Si nous considérons le plan de l’orbite terrestre, l’écliptique, nous
nous apercevons que sa position se distingue de celui de l’équateur -
terrestre ainsi que céleste. C’est que, par rapport à l’écliptique, la
Terre ne se tient pas bien droite. Ainsi, son axe de rotation - la
ligne droite perpendiculaire du plan de l’équateur - et l’axe de
l’écliptique - la ligne droite perpendiculaire du plan d’orbite de
notre planète - forment un angle de 23° 26’. L’équateur, par
conséquent, se trouve partiellement en dessus, partiellement en dessous
du plan de l’écliptique.
Pourtant, cet écart entre les deux axes ne tirerait pas à conséquence
si la Terre était une boule parfaitement ronde. Mais nous savons que,
aplatie aux pôles, elle est plus large à l’équateur, qui est ceint par
une sorte de gonflement, le “bourrelet” équatorial. Ce bourrelet offre
un point d’application excellent à la force de marée exercée par la
Lune et le Soleil - toujours selon le côté du plan de l’écliptique où
il se situe et la position des deux astres. Lune et Soleil forment donc
un couple de force qui pèse sur le bourrelet, tentant de rapprocher
l’équateur du plan de l’orbite terrestre, ce qui transforme la rotation
principalement régulière de la planète en un mouvement de toupie. Cette
agitation se transmet à l’axe de rotation, toujours perpendiculaire du
plan de l’équateur, de la manière que, au lieu d’indiquer toujours le
même endroit dans l’Univers, elle décrit une espèce de cercle qui,
théoriquement, ne se ferme qu’au bout de quelque 25.760 ans. Ce
mouvement est dit précession luni-solaire. Le centre du cercle est
marqué par le pôle écliptique, un point imaginaire dans l’espace situé
sur la ligne de prolongement de l’axe de l’écliptique. Au nord de la
Terre, ce point se trouve plus ou moins au milieu du Dragon, entre les
étoiles Nodus I et II, les objets dzéta et delta de la constellation.

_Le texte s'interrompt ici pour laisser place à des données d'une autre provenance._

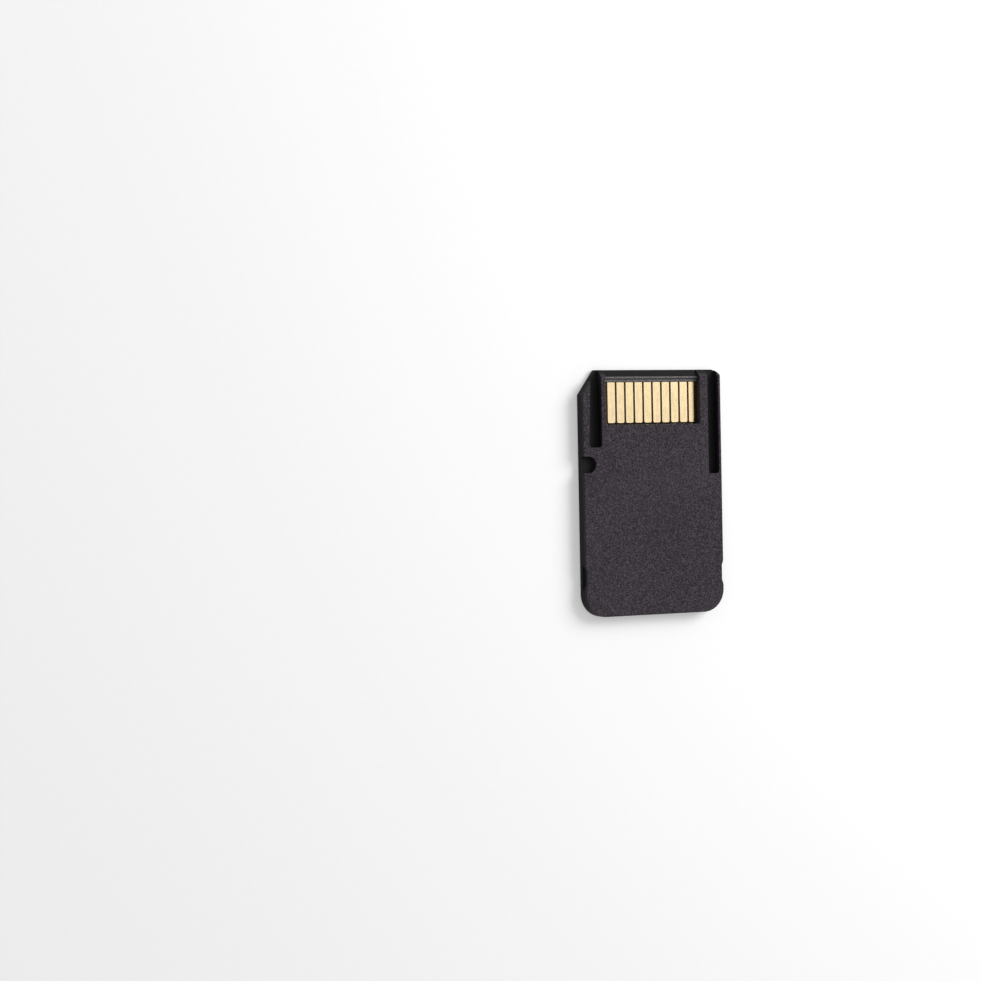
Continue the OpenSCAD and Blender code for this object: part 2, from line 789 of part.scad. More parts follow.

Or, bien que mathématiquement, l’axe de rotation doive retrouver une
position antérieure après un délai de 25.760 ans, le cercle ne s’achève
jamais. C’est que l’inclinaison de l’écliptique sur l’équateur
terrestre n’est pas si stable qu’elle a l’air. Si on parle d’un angle
de 23° 26’ entre le plan de l’écliptique et celui de l’équateur, il ne
s’agit effectivement que d’une valeur moyenne et temporaire, tandis
qu’à long terme, l’écart se balance entre 21° 59’ et 24° 36’ dans un
rythme de 41.000 ans. De nos jours, il est descendant : chaque année,
il diminue de 48’. Cette variation de l’obliquité, due elle aussi à
l’effet de marée, mais cette fois-ci à celui exercé par les autres
planètes sur la Terre, fait également partie de la précession, mais -
pour mieux la distinguer de la précession luni-solaire - on l’appelle
précession planétaire. Elle s’ajoute au phénomène de la précession
luni-solaire, de sorte qu’elle gène l’axe terrestre dans son mouvement
régulier, transformant le cercle qu’il devrait décrire en une spirale
s’élargissant ou diminuant au gré de l’obliquité. Ainsi, il est peu
probable que l’axe, au bout de 25.760 ans, retrouve exactement sa
position antérieure.
Mais la variation de l’obliquité n’est pas le seul trouble dont souffre
l’exécution tranquille du mouvement de la précession luni-solaire. Une
autre perturbation, la nutation, donne à la spirale tracée par l’axe
terrestre des contours plutôt ondoyants. La cause de cette irrégularité
supplémentaire est, comme si souvent, le caractère particulier de
l’orbite lunaire. Après sa découverte, la précession a évidemment
contribué à embrouiller certaines convictions scientifiques. La
première idée à avoir été ébranlée était celle d’une étoile Polaire
éternelle.
Côté hémisphère Nord, le seul astre apparemment immobile est
effectivement la Polaire, l’objet alpha de la Petite Ourse. C’est que
la rotation terrestre donne l’impression que ce n’est pas la Terre qui
tourne autour d’elle-même, mais plutôt la voûte céleste qui est en
mouvement constant. Le centre de ce mouvement est fixé par la Polaire
qui, tel qu’un prolongement imaginaire de l’axe terrestre, n’est située
qu’à environ 0,8° du pôle céleste. Cette position en a fait le repère
nordique principal et le symbole d’une coordonnée solide et fiable. -
Mais non pour longtemps. Car il y a à peine 5000 ans, l’axe terrestre
visait encore l’étoile alpha du Dragon, à l’époque la plus brillante de
la constellation. Aux temps des Vikings, au début du IXème siècle,
c’était l’étoile 32 H de la Girafe qui ne se tenait qu’à 0,5° de la
prolongation imaginaire de l’axe terrestre. Quant à l’avenir, l’astre
au bout du timon du Grand Chariot devrait encore s’approcher du pôle
céleste jusqu’à l’année 2102 - à environ 0,46° - pour s’en éloigner
ensuite. Au cours des millénaires suivants, notre planète sera privée
de tout repère nordique brillant. Vers 10.500, Gienah du Cygne, de
magnitude 2,46, pourra servir comme tel, mais il faudra attendre
jusqu’à vers 14.000 pour que la précession dirige le bout de l’axe de
rotation de nouveau vers une étoile brillante, procurant à la Terre une
autre Polaire remarquable : Véga de la Lyre.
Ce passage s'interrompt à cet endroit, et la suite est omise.